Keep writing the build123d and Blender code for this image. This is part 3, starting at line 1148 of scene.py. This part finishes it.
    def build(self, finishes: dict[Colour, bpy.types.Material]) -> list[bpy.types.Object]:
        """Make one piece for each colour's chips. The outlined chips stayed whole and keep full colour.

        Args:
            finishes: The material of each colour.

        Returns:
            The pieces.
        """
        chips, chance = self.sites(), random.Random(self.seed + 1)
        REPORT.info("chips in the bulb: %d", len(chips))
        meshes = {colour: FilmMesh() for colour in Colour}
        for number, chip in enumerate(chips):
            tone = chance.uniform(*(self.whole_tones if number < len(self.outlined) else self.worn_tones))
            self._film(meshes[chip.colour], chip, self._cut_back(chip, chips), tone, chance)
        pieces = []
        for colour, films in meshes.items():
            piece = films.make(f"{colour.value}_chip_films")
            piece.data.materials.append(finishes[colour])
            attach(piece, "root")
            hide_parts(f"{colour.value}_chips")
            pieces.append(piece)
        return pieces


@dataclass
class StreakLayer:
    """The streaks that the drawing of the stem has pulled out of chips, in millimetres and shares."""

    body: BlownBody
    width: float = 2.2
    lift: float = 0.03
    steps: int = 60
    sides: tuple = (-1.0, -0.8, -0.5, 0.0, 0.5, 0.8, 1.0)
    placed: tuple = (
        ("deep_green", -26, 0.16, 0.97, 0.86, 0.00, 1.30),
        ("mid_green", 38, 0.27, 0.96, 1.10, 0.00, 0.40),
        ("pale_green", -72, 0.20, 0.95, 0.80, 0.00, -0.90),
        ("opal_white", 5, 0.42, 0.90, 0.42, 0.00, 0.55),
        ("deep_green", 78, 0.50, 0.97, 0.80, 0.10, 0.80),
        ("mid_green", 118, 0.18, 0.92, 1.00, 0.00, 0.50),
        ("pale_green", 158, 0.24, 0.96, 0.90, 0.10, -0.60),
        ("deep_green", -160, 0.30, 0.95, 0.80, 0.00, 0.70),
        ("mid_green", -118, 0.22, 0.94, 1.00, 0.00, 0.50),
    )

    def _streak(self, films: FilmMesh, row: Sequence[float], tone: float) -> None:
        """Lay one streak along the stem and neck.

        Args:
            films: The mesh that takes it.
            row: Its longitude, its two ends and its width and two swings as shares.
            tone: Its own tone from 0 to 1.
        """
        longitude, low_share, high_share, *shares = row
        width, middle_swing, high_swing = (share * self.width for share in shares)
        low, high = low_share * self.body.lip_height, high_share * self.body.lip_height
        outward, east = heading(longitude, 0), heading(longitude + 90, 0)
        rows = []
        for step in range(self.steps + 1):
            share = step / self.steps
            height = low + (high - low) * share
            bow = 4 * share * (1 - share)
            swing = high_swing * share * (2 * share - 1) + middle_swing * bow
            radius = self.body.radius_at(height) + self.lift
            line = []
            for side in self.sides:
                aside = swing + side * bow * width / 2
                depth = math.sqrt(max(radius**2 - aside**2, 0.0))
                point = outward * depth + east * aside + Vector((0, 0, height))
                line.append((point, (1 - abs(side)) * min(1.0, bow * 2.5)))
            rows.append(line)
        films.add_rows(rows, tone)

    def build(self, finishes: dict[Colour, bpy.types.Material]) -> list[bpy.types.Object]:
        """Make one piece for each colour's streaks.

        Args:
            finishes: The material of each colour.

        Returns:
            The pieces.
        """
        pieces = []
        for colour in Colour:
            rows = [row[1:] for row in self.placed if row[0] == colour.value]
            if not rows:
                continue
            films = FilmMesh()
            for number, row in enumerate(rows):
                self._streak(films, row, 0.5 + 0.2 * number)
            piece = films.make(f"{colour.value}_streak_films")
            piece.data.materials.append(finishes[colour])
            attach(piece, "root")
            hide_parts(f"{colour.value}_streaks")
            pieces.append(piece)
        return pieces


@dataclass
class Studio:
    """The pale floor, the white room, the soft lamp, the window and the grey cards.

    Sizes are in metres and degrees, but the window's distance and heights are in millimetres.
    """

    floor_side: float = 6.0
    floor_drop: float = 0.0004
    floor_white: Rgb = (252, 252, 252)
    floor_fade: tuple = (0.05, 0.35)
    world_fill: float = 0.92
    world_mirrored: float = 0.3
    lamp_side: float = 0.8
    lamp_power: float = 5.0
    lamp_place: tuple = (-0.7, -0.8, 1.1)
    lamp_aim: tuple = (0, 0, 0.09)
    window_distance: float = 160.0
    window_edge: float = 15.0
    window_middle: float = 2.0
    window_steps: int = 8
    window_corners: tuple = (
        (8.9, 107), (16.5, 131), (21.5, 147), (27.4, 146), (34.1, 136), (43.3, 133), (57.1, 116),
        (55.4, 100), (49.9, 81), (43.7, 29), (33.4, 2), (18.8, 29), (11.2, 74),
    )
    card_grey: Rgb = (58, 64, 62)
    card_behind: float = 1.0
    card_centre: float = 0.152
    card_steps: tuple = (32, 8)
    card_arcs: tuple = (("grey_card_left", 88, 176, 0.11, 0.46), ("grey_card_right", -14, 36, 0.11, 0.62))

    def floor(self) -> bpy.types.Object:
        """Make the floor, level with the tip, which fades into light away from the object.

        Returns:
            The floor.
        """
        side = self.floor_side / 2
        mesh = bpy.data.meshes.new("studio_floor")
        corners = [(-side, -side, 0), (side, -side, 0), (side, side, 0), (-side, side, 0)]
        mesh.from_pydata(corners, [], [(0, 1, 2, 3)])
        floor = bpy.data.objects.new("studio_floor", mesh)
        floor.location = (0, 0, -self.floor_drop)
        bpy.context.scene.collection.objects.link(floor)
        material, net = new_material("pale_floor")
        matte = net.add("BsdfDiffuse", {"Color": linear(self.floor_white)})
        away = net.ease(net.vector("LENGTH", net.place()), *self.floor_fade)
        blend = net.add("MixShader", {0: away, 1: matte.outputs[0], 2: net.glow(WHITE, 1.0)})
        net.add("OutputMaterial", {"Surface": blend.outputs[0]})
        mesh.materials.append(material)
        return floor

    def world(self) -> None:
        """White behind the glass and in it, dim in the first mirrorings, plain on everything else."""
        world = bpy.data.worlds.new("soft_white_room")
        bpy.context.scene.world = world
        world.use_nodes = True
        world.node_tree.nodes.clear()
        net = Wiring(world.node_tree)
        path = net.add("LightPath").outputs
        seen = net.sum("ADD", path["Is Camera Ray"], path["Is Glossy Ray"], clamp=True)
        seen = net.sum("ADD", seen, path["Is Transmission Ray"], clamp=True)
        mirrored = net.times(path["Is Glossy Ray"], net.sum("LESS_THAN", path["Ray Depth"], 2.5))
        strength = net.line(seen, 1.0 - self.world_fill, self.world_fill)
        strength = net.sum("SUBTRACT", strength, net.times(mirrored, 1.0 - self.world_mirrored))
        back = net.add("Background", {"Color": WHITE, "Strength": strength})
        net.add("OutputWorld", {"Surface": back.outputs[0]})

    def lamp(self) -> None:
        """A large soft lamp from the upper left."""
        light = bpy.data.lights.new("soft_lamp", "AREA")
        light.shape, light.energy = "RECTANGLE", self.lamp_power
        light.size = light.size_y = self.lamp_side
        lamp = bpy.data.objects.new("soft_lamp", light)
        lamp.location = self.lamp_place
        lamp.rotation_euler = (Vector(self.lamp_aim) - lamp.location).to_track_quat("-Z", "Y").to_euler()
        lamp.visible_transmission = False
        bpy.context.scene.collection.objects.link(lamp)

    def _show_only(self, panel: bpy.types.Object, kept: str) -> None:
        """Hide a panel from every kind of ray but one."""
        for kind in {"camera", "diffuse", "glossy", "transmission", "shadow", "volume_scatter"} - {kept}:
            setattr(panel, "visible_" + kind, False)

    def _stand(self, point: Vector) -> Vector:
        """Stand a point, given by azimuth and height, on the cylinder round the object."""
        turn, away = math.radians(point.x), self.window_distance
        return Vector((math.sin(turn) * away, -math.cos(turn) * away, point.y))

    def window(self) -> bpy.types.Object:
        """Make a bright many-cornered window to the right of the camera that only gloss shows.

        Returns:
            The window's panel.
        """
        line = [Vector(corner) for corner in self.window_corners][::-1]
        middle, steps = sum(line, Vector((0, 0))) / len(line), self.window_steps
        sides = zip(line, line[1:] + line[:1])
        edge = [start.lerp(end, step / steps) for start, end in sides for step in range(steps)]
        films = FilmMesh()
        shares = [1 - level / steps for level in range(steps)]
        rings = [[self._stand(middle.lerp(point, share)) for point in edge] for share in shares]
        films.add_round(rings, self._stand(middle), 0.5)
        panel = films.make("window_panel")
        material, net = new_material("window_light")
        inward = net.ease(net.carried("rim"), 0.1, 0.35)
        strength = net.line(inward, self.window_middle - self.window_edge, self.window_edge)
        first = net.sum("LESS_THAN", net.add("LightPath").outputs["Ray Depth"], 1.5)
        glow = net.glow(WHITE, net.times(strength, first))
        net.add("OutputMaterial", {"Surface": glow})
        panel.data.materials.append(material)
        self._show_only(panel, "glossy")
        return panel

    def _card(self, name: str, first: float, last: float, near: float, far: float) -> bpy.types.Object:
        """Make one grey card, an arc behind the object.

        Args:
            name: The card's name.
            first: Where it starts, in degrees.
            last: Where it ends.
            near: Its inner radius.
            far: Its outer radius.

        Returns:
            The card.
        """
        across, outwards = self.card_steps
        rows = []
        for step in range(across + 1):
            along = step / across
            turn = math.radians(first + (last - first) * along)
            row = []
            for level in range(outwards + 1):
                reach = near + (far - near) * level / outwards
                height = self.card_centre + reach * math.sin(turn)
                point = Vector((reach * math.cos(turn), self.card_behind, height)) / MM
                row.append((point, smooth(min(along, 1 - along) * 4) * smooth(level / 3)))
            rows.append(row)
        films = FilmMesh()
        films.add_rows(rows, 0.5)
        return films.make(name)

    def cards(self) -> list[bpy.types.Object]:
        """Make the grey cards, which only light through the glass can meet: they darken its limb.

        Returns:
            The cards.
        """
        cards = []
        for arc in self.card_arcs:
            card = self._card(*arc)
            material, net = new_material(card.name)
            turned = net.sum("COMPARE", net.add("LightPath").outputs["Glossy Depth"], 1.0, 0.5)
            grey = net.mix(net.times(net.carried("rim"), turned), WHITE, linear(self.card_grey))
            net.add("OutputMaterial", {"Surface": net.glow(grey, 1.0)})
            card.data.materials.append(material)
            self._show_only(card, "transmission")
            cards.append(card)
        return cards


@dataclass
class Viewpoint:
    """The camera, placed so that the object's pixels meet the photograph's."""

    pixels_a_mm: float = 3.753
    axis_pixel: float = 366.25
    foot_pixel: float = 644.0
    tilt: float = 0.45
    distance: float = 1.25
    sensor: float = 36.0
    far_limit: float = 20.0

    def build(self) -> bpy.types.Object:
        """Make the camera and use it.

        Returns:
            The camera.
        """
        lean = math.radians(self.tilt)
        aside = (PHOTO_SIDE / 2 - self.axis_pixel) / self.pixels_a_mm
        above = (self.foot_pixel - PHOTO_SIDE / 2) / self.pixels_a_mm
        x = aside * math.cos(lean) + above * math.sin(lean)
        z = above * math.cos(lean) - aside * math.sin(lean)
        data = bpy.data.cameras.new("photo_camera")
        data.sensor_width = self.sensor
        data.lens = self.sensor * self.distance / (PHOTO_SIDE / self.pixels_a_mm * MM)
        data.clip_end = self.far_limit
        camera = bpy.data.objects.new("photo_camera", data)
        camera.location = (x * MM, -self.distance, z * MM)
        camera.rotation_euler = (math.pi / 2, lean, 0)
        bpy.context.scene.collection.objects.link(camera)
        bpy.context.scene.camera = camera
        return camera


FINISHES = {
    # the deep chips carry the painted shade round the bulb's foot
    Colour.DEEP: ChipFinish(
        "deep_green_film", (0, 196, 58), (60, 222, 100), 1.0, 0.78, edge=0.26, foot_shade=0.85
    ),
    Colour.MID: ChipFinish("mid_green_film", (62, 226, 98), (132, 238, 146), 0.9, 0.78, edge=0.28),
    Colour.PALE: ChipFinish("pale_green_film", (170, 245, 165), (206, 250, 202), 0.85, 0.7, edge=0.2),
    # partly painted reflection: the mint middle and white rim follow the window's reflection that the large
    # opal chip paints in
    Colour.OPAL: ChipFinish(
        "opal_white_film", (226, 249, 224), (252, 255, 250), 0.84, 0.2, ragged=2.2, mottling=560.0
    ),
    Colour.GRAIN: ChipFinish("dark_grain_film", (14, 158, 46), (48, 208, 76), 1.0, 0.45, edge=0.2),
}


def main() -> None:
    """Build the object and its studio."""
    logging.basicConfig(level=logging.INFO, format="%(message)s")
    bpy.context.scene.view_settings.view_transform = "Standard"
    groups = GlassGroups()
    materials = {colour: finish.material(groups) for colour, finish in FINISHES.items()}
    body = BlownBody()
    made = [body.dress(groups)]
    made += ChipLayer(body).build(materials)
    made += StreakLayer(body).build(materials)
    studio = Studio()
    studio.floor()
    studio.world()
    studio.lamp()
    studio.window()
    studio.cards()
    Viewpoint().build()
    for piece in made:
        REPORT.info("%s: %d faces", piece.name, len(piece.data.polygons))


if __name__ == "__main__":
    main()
...
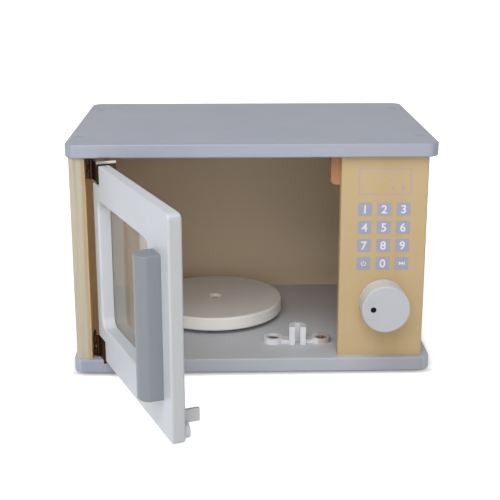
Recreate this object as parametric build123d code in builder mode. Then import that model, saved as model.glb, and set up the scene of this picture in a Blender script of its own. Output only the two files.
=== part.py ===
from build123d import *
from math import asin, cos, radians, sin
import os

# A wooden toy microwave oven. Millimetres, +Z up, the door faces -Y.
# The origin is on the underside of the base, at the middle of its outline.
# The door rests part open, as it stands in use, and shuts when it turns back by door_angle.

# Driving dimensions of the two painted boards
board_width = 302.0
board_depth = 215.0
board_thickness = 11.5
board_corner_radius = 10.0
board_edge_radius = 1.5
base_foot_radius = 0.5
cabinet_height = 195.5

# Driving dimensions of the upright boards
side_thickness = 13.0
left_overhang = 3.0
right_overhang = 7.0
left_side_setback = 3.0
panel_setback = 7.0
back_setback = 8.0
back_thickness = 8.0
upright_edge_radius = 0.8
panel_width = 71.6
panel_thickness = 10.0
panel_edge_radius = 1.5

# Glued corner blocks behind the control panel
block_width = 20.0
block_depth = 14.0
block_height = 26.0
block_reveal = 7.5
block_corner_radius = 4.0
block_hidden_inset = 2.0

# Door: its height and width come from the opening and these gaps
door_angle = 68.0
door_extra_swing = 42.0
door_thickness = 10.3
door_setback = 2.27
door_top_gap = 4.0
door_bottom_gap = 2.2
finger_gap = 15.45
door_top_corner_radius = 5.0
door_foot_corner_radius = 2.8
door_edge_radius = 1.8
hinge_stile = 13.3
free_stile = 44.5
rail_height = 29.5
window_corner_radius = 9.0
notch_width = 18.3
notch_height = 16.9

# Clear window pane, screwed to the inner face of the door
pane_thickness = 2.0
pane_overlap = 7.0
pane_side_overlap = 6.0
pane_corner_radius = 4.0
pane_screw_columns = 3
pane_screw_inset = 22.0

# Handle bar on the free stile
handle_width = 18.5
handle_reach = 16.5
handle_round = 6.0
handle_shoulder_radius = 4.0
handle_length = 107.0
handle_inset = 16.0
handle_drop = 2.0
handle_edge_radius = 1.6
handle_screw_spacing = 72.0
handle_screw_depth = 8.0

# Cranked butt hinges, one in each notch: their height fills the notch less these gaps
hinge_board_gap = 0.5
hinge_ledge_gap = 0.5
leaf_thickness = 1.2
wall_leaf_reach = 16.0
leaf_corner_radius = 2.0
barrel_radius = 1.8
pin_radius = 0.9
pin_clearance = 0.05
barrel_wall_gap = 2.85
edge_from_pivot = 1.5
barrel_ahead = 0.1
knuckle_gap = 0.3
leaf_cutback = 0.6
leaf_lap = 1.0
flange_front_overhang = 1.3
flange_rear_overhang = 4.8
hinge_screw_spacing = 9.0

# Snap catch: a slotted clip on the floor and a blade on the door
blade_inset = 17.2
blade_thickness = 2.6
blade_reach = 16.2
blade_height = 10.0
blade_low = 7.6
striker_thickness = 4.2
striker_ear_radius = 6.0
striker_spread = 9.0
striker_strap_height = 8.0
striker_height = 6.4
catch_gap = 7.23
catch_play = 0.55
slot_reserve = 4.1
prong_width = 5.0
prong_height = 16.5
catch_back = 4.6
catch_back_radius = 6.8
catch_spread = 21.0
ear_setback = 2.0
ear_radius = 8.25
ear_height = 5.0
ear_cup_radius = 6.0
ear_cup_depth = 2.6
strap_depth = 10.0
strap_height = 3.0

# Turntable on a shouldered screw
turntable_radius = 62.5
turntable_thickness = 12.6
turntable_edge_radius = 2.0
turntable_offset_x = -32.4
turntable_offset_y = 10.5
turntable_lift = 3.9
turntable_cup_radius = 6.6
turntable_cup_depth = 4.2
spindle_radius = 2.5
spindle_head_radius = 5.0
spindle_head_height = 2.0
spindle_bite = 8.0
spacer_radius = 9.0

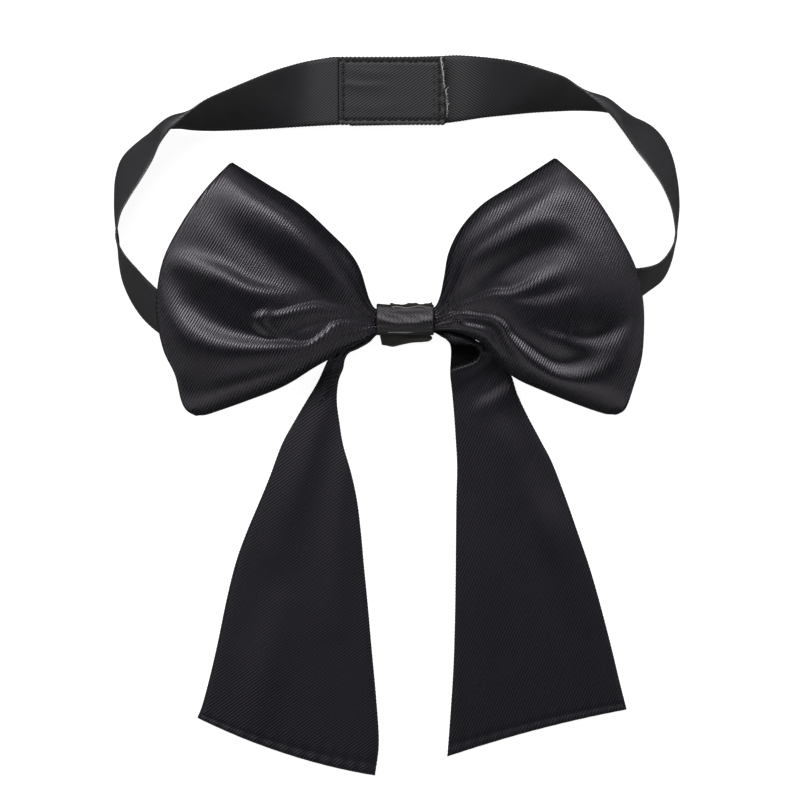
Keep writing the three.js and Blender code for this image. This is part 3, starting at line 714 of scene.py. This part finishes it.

Task goal:
Transcribe each line of the data above, unaltered, from the one where "Keep writing the build123d" appears to the one where "streaks that the" appears, inclusive of both.

Answer to the exercise:
Keep writing the build123d and Blender code for this image. This is part 3, starting at line 1148 of scene.py. This part finishes it.
    def build(self, finishes: dict[Colour, bpy.types.Material]) -> list[bpy.types.Object]:
        """Make one piece for each colour's chips. The outlined chips stayed whole and keep full colour.

        Args:
            finishes: The material of each colour.

        Returns:
            The pieces.
        """
        chips, chance = self.sites(), random.Random(self.seed + 1)
        REPORT.info("chips in the bulb: %d", len(chips))
        meshes = {colour: FilmMesh() for colour in Colour}
        for number, chip in enumerate(chips):
            tone = chance.uniform(*(self.whole_tones if number < len(self.outlined) else self.worn_tones))
            self._film(meshes[chip.colour], chip, self._cut_back(chip, chips), tone, chance)
        pieces = []
        for colour, films in meshes.items():
            piece = films.make(f"{colour.value}_chip_films")
            piece.data.materials.append(finishes[colour])
            attach(piece, "root")
            hide_parts(f"{colour.value}_chips")
            pieces.append(piece)
        return pieces


@dataclass
class StreakLayer:
    """The streaks that the drawing of the stem has pulled out of chips, in millimetres and shares."""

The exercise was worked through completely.